◆ To do
Write out the listing in full, matching it word for word.

---- Dataset section

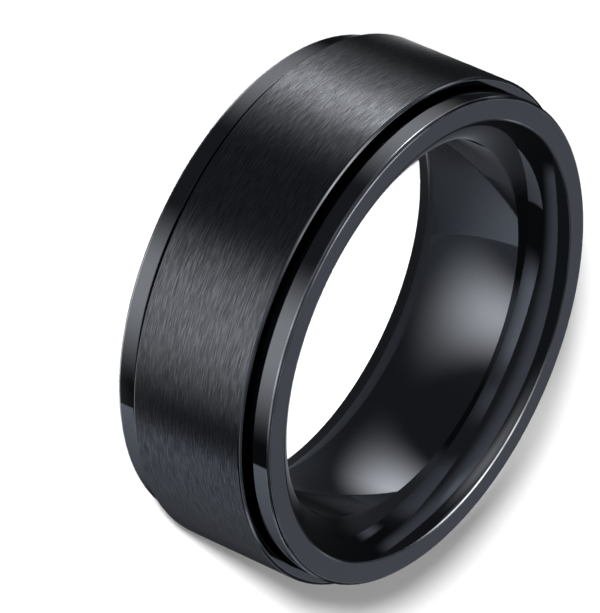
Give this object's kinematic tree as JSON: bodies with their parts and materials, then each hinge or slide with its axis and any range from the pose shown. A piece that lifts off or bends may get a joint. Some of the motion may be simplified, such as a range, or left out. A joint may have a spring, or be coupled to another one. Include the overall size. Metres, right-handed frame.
{
  "type": "spinner ring",
  "caption": "Wide finger ring with a rounded bore, a raised polished rim at each edge and a brushed outer band that spins freely between the rims.",
  "frame": {"origin": "centre of the lower end face, on the ring's axis, at the height of the surface it rests on", "axes": "+Z along the ring's axis, from the end face it rests on to the upper end face; the ring is round, so X and Y are any two directions across it"},
  "size_m": [0.0228, 0.0228, 0.008],
  "materials": {
    "polished_black_steel": "mirror-polished stainless steel with a black ion-plated coat",
    "brushed_black_steel": "stainless steel brushed round the ring, with a satin black ion-plated coat"
  },
  "bodies": {
    "inner": {"inner_band": "polished_black_steel"},
    "spinner": {"spinner_band": "brushed_black_steel"}
  },
  "joints": [
    {"name": "spinner_spin", "type": "hinge", "parent": "inner", "child": "spinner", "pos_m": [0, 0, 0.004], "axis": [0, 0, 1], "continuous": true}
  ]
}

--------

◆ In response
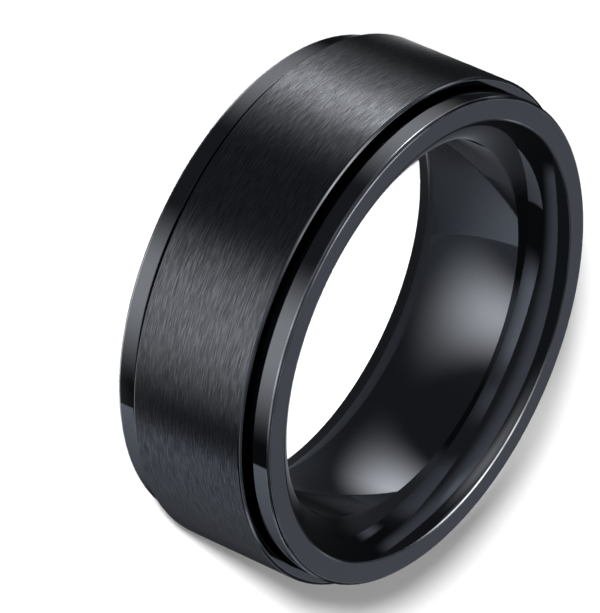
Give this object's kinematic tree as JSON: bodies with their parts and materials, then each hinge or slide with its axis and any range from the pose shown. A piece that lifts off or bends may get a joint. Some of the motion may be simplified, such as a range, or left out. A joint may have a spring, or be coupled to another one. Include the overall size. Metres, right-handed frame.
{
  "type": "spinner ring",
  "caption": "Wide finger ring with a rounded bore, a raised polished rim at each edge and a brushed outer band that spins freely between the rims.",
  "frame": {"origin": "centre of the lower end face, on the ring's axis, at the height of the surface it rests on", "axes": "+Z along the ring's axis, from the end face it rests on to the upper end face; the ring is round, so X and Y are any two directions across it"},
  "size_m": [0.0228, 0.0228, 0.008],
  "materials": {
    "polished_black_steel": "mirror-polished stainless steel with a black ion-plated coat",
    "brushed_black_steel": "stainless steel brushed round the ring, with a satin black ion-plated coat"
  },
  "bodies": {
    "inner": {"inner_band": "polished_black_steel"},
    "spinner": {"spinner_band": "brushed_black_steel"}
  },
  "joints": [
    {"name": "spinner_spin", "type": "hinge", "parent": "inner", "child": "spinner", "pos_m": [0, 0, 0.004], "axis": [0, 0, 1], "continuous": true}
  ]
}